Manual intervention is the enemy of uptime. We must configure health checks that probe the backends every few seconds.

health_check_period = 10
health_check_timeout = 5
health_check_user = 'pgpool_check'
health_check_password = 'your_password'

# Failover Script
failover_command = '/etc/pgpool2/failover.sh %d %h %p %D %m %M %H %P'

The failover_command triggers a shell script you create. When Node 1 drops, Pgpool-II executes this script to run pg_ctl promote on Node 2. This elevates the standby to primary status in under 5 seconds.
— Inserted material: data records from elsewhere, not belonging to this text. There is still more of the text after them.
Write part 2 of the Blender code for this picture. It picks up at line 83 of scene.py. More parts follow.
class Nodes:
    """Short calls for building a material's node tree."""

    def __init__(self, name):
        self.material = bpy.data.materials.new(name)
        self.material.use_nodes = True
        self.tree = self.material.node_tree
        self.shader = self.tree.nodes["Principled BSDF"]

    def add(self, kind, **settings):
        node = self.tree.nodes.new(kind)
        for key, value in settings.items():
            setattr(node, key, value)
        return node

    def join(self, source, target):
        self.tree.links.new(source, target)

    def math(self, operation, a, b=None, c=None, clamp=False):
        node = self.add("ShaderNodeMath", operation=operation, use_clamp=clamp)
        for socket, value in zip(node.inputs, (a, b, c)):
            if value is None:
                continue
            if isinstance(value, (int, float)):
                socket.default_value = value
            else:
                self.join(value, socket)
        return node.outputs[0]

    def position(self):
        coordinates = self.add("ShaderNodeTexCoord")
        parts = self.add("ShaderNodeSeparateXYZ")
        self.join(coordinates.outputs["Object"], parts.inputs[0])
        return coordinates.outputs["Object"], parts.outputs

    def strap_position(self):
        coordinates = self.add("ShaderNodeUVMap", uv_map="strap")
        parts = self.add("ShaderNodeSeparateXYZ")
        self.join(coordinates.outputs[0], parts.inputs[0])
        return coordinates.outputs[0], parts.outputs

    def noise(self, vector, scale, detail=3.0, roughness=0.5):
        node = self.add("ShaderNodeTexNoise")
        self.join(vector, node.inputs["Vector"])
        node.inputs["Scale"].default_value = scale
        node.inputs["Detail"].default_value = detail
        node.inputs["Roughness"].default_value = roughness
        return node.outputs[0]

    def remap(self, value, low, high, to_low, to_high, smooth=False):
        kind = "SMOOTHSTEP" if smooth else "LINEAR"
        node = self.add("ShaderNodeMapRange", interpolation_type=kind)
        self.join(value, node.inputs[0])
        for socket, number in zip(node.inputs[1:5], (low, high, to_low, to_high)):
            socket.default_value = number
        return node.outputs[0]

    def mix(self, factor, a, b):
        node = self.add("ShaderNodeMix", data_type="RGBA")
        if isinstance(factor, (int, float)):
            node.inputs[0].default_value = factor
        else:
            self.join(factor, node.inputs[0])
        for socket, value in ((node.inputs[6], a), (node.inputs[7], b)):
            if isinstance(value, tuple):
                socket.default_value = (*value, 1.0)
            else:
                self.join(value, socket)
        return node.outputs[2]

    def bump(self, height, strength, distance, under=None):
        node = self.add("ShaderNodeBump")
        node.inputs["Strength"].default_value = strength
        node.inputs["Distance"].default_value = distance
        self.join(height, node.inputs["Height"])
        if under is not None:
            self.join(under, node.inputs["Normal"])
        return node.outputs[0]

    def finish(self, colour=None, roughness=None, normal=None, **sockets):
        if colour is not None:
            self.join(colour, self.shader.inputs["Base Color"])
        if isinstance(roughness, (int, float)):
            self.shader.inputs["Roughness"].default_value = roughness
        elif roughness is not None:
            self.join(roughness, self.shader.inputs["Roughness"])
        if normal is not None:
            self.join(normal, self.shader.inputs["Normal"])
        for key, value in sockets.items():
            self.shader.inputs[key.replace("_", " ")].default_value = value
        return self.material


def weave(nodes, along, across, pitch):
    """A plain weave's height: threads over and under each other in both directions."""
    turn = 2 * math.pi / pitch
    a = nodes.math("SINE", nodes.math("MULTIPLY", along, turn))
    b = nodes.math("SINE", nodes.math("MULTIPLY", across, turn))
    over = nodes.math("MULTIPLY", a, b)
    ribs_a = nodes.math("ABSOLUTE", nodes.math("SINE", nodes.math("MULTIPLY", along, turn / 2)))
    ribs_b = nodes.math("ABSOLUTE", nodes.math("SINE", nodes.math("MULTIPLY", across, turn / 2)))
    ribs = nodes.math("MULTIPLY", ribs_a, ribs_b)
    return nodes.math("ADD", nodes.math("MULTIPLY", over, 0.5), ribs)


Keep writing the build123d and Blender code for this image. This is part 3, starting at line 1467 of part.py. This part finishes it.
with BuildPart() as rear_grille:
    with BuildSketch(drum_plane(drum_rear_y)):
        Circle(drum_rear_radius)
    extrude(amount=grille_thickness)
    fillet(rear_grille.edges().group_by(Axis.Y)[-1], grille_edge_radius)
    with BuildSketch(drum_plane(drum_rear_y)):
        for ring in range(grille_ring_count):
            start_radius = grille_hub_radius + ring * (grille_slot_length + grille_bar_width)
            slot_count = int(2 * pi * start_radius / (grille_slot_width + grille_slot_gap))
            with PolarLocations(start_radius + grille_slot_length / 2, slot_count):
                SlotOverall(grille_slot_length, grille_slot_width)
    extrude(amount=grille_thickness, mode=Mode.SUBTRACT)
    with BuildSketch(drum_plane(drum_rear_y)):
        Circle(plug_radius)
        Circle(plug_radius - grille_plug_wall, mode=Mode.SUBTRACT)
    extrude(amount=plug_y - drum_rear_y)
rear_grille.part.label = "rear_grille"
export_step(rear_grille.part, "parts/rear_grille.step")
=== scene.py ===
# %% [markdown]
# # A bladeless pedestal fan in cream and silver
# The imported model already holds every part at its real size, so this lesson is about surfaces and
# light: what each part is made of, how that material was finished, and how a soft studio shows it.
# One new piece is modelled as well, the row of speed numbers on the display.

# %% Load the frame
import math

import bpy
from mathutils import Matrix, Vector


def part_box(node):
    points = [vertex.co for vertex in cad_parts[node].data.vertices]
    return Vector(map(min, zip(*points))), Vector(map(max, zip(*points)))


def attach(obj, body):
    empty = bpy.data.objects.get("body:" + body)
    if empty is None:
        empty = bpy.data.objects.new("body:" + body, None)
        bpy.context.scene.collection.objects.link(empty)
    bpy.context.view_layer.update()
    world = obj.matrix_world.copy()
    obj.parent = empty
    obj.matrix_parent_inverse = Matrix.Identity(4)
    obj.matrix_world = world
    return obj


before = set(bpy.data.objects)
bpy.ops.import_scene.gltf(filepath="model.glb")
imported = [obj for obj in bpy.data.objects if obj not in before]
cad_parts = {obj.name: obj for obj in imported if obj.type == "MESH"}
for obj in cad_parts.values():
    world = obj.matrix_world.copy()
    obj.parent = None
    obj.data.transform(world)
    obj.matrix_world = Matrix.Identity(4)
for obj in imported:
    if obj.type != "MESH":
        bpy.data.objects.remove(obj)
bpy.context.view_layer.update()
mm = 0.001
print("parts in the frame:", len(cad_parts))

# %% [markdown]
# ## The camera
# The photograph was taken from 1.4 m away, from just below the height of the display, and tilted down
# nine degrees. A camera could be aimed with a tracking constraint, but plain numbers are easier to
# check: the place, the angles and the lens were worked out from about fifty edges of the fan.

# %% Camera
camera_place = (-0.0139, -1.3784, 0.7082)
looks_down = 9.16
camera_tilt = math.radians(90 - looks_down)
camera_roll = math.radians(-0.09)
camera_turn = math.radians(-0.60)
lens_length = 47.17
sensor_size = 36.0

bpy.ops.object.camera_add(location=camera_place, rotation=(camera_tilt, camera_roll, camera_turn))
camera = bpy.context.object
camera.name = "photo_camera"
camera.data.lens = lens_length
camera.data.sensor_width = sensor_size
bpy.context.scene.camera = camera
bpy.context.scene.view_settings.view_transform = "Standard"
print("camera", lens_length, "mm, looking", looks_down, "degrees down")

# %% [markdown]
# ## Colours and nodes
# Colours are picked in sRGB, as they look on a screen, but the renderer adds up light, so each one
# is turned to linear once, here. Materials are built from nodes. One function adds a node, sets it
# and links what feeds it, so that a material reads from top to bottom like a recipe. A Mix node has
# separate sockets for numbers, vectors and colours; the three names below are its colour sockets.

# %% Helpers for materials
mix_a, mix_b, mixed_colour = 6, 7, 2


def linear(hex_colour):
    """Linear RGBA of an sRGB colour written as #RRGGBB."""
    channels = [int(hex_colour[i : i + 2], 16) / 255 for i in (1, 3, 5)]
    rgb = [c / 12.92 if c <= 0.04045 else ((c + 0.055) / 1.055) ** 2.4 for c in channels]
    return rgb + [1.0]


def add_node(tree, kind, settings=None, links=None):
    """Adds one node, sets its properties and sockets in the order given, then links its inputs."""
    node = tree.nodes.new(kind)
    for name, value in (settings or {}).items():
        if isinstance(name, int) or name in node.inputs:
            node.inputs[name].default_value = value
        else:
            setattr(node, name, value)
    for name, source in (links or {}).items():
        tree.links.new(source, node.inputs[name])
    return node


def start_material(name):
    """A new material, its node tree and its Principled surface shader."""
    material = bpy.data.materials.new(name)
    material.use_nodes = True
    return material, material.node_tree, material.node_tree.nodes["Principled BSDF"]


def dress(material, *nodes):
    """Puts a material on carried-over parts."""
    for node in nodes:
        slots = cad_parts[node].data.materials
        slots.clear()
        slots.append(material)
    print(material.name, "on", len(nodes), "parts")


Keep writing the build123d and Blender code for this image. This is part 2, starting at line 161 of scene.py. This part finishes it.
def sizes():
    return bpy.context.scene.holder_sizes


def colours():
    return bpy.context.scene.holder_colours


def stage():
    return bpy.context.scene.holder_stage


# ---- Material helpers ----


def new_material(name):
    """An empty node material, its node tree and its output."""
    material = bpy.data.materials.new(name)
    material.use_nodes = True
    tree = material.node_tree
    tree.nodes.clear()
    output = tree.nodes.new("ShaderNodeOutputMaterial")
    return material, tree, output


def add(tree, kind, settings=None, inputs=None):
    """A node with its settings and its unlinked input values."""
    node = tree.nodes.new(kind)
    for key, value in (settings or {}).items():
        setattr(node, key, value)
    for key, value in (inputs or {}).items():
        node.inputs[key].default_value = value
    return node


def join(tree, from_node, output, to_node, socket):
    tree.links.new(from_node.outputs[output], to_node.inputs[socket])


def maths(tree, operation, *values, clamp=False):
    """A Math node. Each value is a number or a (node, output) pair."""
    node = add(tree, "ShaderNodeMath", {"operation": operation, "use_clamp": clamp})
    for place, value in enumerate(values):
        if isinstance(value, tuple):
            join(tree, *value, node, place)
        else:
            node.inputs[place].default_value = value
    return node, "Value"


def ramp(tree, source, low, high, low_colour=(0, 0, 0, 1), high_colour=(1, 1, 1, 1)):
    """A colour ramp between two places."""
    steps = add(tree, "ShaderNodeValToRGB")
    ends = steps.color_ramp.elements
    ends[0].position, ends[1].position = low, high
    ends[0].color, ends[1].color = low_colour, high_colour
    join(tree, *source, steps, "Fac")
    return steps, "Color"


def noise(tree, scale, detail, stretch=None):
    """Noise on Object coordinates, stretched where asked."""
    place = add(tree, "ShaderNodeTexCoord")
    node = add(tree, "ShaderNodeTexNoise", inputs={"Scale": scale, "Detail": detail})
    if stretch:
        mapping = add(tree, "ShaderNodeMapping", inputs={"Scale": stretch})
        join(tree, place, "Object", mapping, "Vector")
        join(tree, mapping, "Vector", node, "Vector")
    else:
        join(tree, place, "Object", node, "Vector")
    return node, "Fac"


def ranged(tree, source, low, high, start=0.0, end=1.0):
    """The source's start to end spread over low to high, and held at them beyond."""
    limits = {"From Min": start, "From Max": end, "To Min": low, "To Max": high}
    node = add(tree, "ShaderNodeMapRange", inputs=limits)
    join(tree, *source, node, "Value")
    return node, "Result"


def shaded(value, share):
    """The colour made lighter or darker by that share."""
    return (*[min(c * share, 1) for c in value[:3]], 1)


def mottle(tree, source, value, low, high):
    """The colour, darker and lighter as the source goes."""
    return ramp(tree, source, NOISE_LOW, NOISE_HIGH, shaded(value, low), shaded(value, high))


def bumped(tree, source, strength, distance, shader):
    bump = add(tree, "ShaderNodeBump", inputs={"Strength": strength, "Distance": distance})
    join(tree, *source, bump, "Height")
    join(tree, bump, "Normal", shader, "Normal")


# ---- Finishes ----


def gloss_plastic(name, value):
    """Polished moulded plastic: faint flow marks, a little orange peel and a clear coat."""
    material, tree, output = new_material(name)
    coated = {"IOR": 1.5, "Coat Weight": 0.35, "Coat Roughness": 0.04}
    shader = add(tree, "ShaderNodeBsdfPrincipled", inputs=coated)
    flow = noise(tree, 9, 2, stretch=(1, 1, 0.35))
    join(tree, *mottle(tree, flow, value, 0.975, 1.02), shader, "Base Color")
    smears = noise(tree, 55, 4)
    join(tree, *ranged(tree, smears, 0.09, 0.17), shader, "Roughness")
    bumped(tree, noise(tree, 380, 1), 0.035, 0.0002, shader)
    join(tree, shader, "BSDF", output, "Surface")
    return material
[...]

Testing the Setup: The Manual Kill

Never trust a configuration you haven’t broken on purpose. I always simulate a hard crash during staging. Stop the PostgreSQL process on the primary and watch the transition.

# On Node 1
sudo systemctl stop postgresql

# On the Pgpool-II node, monitor the promotion
tail -f /var/log/pgpool2/pgpool.log

You should see Pgpool-II mark Node 0 as ‘down’ and trigger the failover script. Your application might see a 2-second flicker, but it should resume working automatically once the standby is promoted.

Lessons from the Trenches

I once spent four hours debugging a "Permission Denied" error that turned out to be a simple mismatch in pool_hba.conf. Just like PostgreSQL’s pg_hba.conf, Pgpool-II has its own access control list. Always keep these in sync. Also, configure pcp.conf with md5-hashed passwords. This allows you to use pcp_attach_node to rejoin fixed nodes without restarting the entire proxy.

Scaling isn’t about throwing more RAM at a single server. It is about orchestration. Pgpool-II gives you the levers to balance load and survive hardware failures without losing your sleep—or your data.